Mediazest released their interim results this morning rather earlier than I'd anticipated (in 2017 it was mid December). I'm impressed, pleased and will continue to hold my existing shares in the company. I last commented on Mediazest in September:-
http://michae1mouse.blogspot.com/2018/09/zesty-and-promising-or-just-lemon.html
This mornings interims were very much in-line with the encouraging trading update and the key metrics are as follows:-
Revenue up 36% at £1.819m, EBITDA at a healthy £156,000 (they recorded a loss in 2017) and a maiden profit of £90,000 (they made a loss of £149,000 in 2017 at this juncture).
As mentioned in my previous blog post, the cash position is the worry for Mediazest, and on the face of it cash of £12,000 recorded at period end is insufficient. However, this is because of a late payment of EUR130,000, the bulk of which has now been received and cash is therefore healthier than the headline figure.
Gross margins have improved by 3 percentage points to a healthy 51% largely driven by their pursuit of recurring revenues which currently stand at around £700,000. They hope by year end these will increase to around £800,000 and cover 50% of costs on an annual basis.

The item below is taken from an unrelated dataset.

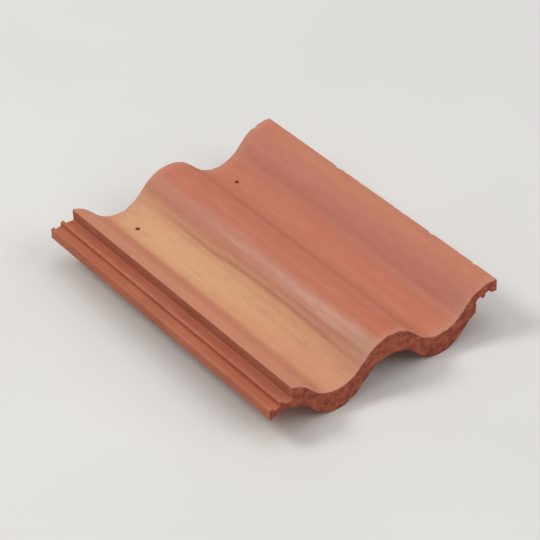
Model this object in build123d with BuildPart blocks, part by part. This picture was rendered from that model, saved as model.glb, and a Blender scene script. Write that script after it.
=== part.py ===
"""Double-roll interlocking clay roof tile, moulded in one piece.

Millimetres. +X runs across the slope, to the right as seen from the eaves. +Y runs up the
slope, from the nose to the head. +Z is up, out of the roof. The tile lies on a level floor
on its nose lip and its two nibs, and the origin is the middle of its footprint.
"""

import os
from math import cos, radians, sin

from build123d import *

# Overall sizes
tile_length = 420.0
roll_pitch = 150.0
roll_count = 2
side_lap = 30.0
cover_width = roll_count * roll_pitch
tile_width = cover_width + side_lap

# Wave of rolls and pans that the top face follows
roll_rise = 37.5
flank_angle = 46.0
crest_share = 0.52
wall = 12.0

# Nose lip, which rests on the top faces of the course below
nose_depth = 28.0
lip_length = 16.0
lip_taper = 11.0
nose_round = 2.5
head_round = 1.5

# Side lock: the right edge laps over the left edge of the next tile
edge_past_crest = 9.0
joint_gap = 1.5
overlock_skin = 11.0
lock_clearance = 1.0
lock_rib_depth = 5.0
lock_rib_width = 5.0
inner_channel = 9.0
rib_gap = 2.0
underlock_depth = 26.0
lock_wall_width = 9.0
lock_round = 1.2
lock_root_round = 4.0
edge_round = 1.5

# Weather bars across the underside, behind the lip
bar_count = 2
bar_from_nose = 52.0
bar_spacing = 17.0
bar_width = 7.0
bar_depth = 5.0
bar_chamfer = 1.5

# Nibs that hook behind the batten, and the nail holes over it
nib_from_head = 22.0
nib_width = 40.0
nib_root = 17.0
nib_back_draft = 6.0
nib_side_draft = 2.5
nib_round = 3.0
nail_radius = 2.75
nail_from_nib = 19.0

# Points and edges closer together than this count as one
same_place = 0.01

# Worked out from the sizes above
left_edge = -tile_width / 2
right_edge = tile_width / 2
nose_y = -tile_length / 2
head_y = tile_length / 2
last_crest = right_edge - edge_past_crest
crests = [last_crest - roll_pitch * roll for roll in range(roll_count, -1, -1)]
pans = [crest + roll_pitch / 2 for crest in crests[:-1]]
crest_z = nose_depth + roll_rise
sin_flank = sin(radians(flank_angle))
cos_flank = cos(radians(flank_angle))
# One crest arc, one straight flank and one pan arc span half a pitch and the whole rise
arc_radii = (roll_pitch / 2 * sin_flank - roll_rise * cos_flank) / (1 - cos_flank)
crest_radius = arc_radii * crest_share
pan_radius = arc_radii - crest_radius

# Left edge, which steps down to pass under its neighbour
step_x = left_edge + side_lap + joint_gap
lock_wall_end = step_x + lock_wall_width
inner_rib_x = left_edge + lock_rib_width + inner_channel
inner_rib_end = inner_rib_x + lock_rib_width
rib_top_drop = overlock_skin + lock_clearance
floor_drop = rib_top_drop + lock_rib_depth

# Right edge, whose ribs hang in the grooves of the next tile's left edge
recess_x = left_edge + cover_width - joint_gap
hook_rib_x = left_edge + cover_width + lock_rib_width + rib_gap
hook_rib_end = inner_rib_x + cover_width - rib_gap
edge_rib_x = inner_rib_end + cover_width + rib_gap
rib_tip_drop = overlock_skin + lock_rib_depth

nib_front_y = head_y - nib_from_head
nib_top_z = nose_depth - wall / 2
nail_y = nib_front_y - nail_from_nib


def draw_wave(inset, drop):
    """Draws the wave in the open BuildLine and returns its two ends.

    inset moves it square to itself into the clay, and drop moves it straight down.
    """
    crest_r = crest_radius - inset
    pan_r = pan_radius + inset
    crest_centre_z = crest_z - crest_radius - drop
    pan_centre_z = nose_depth + pan_radius - drop

    def pan_arc(x):
        left = (x - pan_r * sin_flank, pan_centre_z - pan_r * cos_flank)
        bottom = (x, pan_centre_z - pan_r)
        right = (x + pan_r * sin_flank, pan_centre_z - pan_r * cos_flank)
        ThreePointArc(left, bottom, right)
        return left, right

    start, end = pan_arc(crests[0] - roll_pitch / 2)
    for crest in crests:
        left = (crest - crest_r * sin_flank, crest_centre_z + crest_r * cos_flank)
        top = (crest, crest_centre_z + crest_r)
        right = (crest + crest_r * sin_flank, crest_centre_z + crest_r * cos_flank)
        Line(end, left)
        ThreePointArc(left, top, right)
        pan_left, pan_right = pan_arc(crest + roll_pitch / 2)
        Line(right, pan_left)
        end = pan_right
    return start, end


def wave_band(x_from, x_to, upper, lower):
    """The clay between two copies of the wave, each (inset, drop), from one x to another."""
    with BuildSketch() as band:
        with BuildLine():
            upper_start, upper_end = draw_wave(*upper)
            lower_start, lower_end = draw_wave(*lower)
            Line(upper_start, lower_start)
            Line(upper_end, lower_end)
        make_face()
        with Locations(((x_from + x_to) / 2, crest_z / 2)):
            Rectangle(x_to - x_from, 4 * crest_z, mode=Mode.INTERSECT)
    return band.sketch


def across_slope(y):
    """The plane of a cross-section at y, with x across the tile and z up."""
    return Plane(origin=(0, y, 0), x_dir=(1, 0, 0), z_dir=(0, -1, 0))


def edges_along_wave(y, inset, drop):
    """The edges of the tile that run along one copy of the wave at y."""
    with BuildLine(across_slope(y)) as line:
        draw_wave(inset, drop)
    wave = line.line
    return tile.edges().filter_by(lambda edge: wave.distance_to(edge.center()) < same_place)


def edges_along_slope(x):
    """The edges of the tile that run from nose to head at x."""
    return tile.edges().filter_by(Axis.Y).filter_by_position(Axis.X, x - same_place, x + same_place)


# Pieces of the cross-section
top_sheet = wave_band(step_x, right_edge, (0, 0), (wall, 0))
lock_floor = wave_band(left_edge, lock_wall_end, (0, floor_drop), (0, underlock_depth))
lock_wall = wave_band(step_x, lock_wall_end, (0, 0), (0, underlock_depth))
outer_rib = wave_band(left_edge, left_edge + lock_rib_width, (0, rib_top_drop), (0, underlock_depth))
inner_rib = wave_band(inner_rib_x, inner_rib_end, (0, rib_top_drop), (0, underlock_depth))
overlock_recess = wave_band(recess_x, right_edge, (0, overlock_skin), (0, crest_z))
hook_rib = wave_band(hook_rib_x, hook_rib_end, (0, overlock_skin / 2), (0, rib_tip_drop))
edge_rib = wave_band(edge_rib_x, right_edge, (0, overlock_skin / 2), (0, rib_tip_drop))
lip = wave_band(step_x, recess_x, (0, wall / 2), (0, nose_depth))
lip_end = wave_band(step_x, recess_x, (0, wall / 2), (0, wall))
weather_bar = wave_band(step_x, recess_x, (wall / 2, 0), (wall + bar_depth, 0))

lock_corners = [
    left_edge,
    left_edge + lock_rib_width,
    inner_rib_x,
    inner_rib_end,
    step_x,
    recess_x,
    hook_rib_x,
    hook_rib_end,
    edge_rib_x,
]

with BuildPart() as nib:
    with BuildSketch(across_slope(0)):
        with BuildLine():
            Polyline(
                (-nib_width / 2, nib_top_z),
                (nib_width / 2, nib_top_z),
                (nib_width / 2 - nib_side_draft, 0),
                (nib_side_draft - nib_width / 2, 0),
                close=True,
            )
        make_face()
    extrude(amount=-nib_root)
    with BuildSketch(Plane.YZ):
        with BuildLine():
            Polyline(
                (0, 0),
                (nib_root - nib_back_draft, 0),
                (nib_root, nib_top_z),
                (0, nib_top_z),
                close=True,
            )
        make_face()
    extrude(amount=nib_width / 2, both=True, mode=Mode.INTERSECT)
    foot_edges = nib.faces().sort_by(Axis.Z)[0].edges()
    back_corners = nib.faces().sort_by(Axis.Y)[-1].edges().filter_by(Axis.X, reverse=True)
    fillet(foot_edges + back_corners, nib_round)

with BuildPart() as tile:
    # Rolls, pans and side locks, the same from nose to head
    with BuildSketch(across_slope(nose_y)):
        add([top_sheet, lock_floor, lock_wall, outer_rib, inner_rib])
        add(overlock_recess, mode=Mode.SUBTRACT)
        add([hook_rib, edge_rib])
    extrude(amount=-tile_length)

    # Top arrises of the nose and the head
    fillet(edges_along_wave(nose_y, 0, 0), nose_round)
    fillet(edges_along_wave(head_y, 0, 0), head_round)

    # Ribs, grooves and arrises along the side locks
    for x in lock_corners:
        fillet(edges_along_slope(x), lock_round)
    fillet(edges_along_slope(right_edge), edge_round)
    fillet(edges_along_slope(lock_wall_end).sort_by(Axis.Z)[-1], lock_root_round)

    # Nose lip, tapered on its inner side
    with BuildSketch(across_slope(nose_y)):
        add(lip)
    extrude(amount=-lip_length)
    with BuildSketch(across_slope(nose_y + lip_length)):
        add(lip)
    with BuildSketch(across_slope(nose_y + lip_length + lip_taper)):
        add(lip_end)
    loft(ruled=True)

    # Weather bars
    for bar in range(bar_count):
        bar_y = nose_y + bar_from_nose + bar * bar_spacing
        with BuildSketch(across_slope(bar_y)):
            add(weather_bar)
        extrude(amount=-bar_width)
        for bar_edge_y in (bar_y, bar_y + bar_width):
            chamfer(edges_along_wave(bar_edge_y, wall + bar_depth, 0), bar_chamfer)

    # Nibs, square to the batten in front and drafted behind
    with Locations([(pan, nib_front_y, 0) for pan in pans]):
        add(nib.part)

    # Nail holes through the pans
    with Locations([(pan, nail_y, nose_depth) for pan in pans]):
        Hole(nail_radius, depth=2 * wall)

tile.part.label = "roof_tile"
os.makedirs("parts", exist_ok=True)
export_step(tile.part, "parts/roof_tile.step")
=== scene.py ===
import math
import random

import bmesh
import bpy
from mathutils import Matrix, Vector, kdtree, noise


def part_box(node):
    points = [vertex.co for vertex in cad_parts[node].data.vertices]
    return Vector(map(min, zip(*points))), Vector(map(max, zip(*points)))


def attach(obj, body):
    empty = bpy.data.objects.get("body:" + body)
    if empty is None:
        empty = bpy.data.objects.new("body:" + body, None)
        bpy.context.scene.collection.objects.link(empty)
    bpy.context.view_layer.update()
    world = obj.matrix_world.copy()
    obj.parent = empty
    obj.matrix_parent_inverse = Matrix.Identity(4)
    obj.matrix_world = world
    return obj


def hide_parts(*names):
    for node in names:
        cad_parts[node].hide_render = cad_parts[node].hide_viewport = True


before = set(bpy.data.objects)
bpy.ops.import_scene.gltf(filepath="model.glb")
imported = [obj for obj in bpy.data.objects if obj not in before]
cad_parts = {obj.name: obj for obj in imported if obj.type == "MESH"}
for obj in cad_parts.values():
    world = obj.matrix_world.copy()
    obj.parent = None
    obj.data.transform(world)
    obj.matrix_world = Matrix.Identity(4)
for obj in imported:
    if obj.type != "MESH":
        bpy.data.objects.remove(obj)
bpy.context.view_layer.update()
low, high = (Vector(corner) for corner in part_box("roof_tile"))
print("frame loaded")

mm = 0.001
acrossTile, alongTile, upFromTile = Vector((1, 0, 0)), Vector((0, 1, 0)), Vector((0, 0, 1))

# The wave that the tile follows
wave = {
    "rollPitch": 150 * mm,
    "rollRise": 37.5 * mm,
    "flankAngle": math.radians(46),
    "crestShare": 0.52,
    "edgePastCrest": 9 * mm,
    "stepFromLeft": 31.5 * mm,
}
lastCrest = high.x - wave["edgePastCrest"]
stepX = low.x + wave["stepFromLeft"]
sinFlank = math.sin(wave["flankAngle"])
cosFlank = math.cos(wave["flankAngle"])
arcRadii = (wave["rollPitch"] / 2 * sinFlank - wave["rollRise"] * cosFlank) / (1 - cosFlank)
crestRadius = arcRadii * wave["crestShare"]
panRadius = arcRadii - crestRadius


# Height of the wave at x, moved inset square into the clay and drop straight down
def waveHeight(x, inset=0.0, drop=0.0):
    halfPitch = wave["rollPitch"] / 2
    fromCrest = abs((x - lastCrest + halfPitch) % wave["rollPitch"] - halfPitch)
    fromPan = halfPitch - fromCrest
    crestR = crestRadius - inset
    panR = panRadius + inset
    crestCentre = high.z - crestRadius - drop
    if fromCrest < crestR * sinFlank:
        return crestCentre + math.sqrt(crestR**2 - fromCrest**2)
    if fromPan < panR * sinFlank:
        return high.z - wave["rollRise"] + panRadius - drop - math.sqrt(panR**2 - fromPan**2)
    return crestCentre + crestR * cosFlank - (fromCrest - crestR * sinFlank) * sinFlank / cosFlank


# What lies between the top and the tile's other faces
depths = {
    "wall": 12 * mm,
    "weatherBar": 5 * mm,
    "nose": 28 * mm,
    "lipLength": 16.1 * mm,  # from the nose, along the tile
    "overlockSkin": 11 * mm,
    "lockClearance": 1 * mm,
    "lockRib": 5 * mm,
    "underlock": 26 * mm,
}
ribTop = depths["overlockSkin"] + depths["lockClearance"]
# Surfaces of the tile that are copies of the wave, all along it or only to one place
skins = {
    "top": {"inset": 0, "drop": 0},
    "underside": {"inset": depths["wall"], "drop": 0},
    "weatherBar": {"inset": depths["wall"] + depths["weatherBar"], "drop": 0},
    "noseLip": {"inset": 0, "drop": depths["nose"], "to": low.y + depths["lipLength"]},
    "overlockRoof": {"inset": 0, "drop": depths["overlockSkin"]},
    "underlockRibTop": {"inset": 0, "drop": ribTop},
    "overlockRibTip": {"inset": 0, "drop": depths["overlockSkin"] + depths["lockRib"]},
    "underlockFloor": {"inset": 0, "drop": ribTop + depths["lockRib"]},
    "underlockUnderside": {"inset": 0, "drop": depths["underlock"]},
}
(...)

Whilst we're all aware of uncertainty in the UK retail market, Mediazest are having considerable success overseas and :-
"the Group is developing, currently, several roll out / substantial deployment opportunities
which would enable the Company to show further progress both in the current and future
reporting periods."
Their client list remains very impressive, and as far as I'm aware, this is their best half-year
performance to date?
Given all the above and a lowly market cap of around £1.4m, I don't see any reason not to stick
with the shares I already own and see how things develop in the future.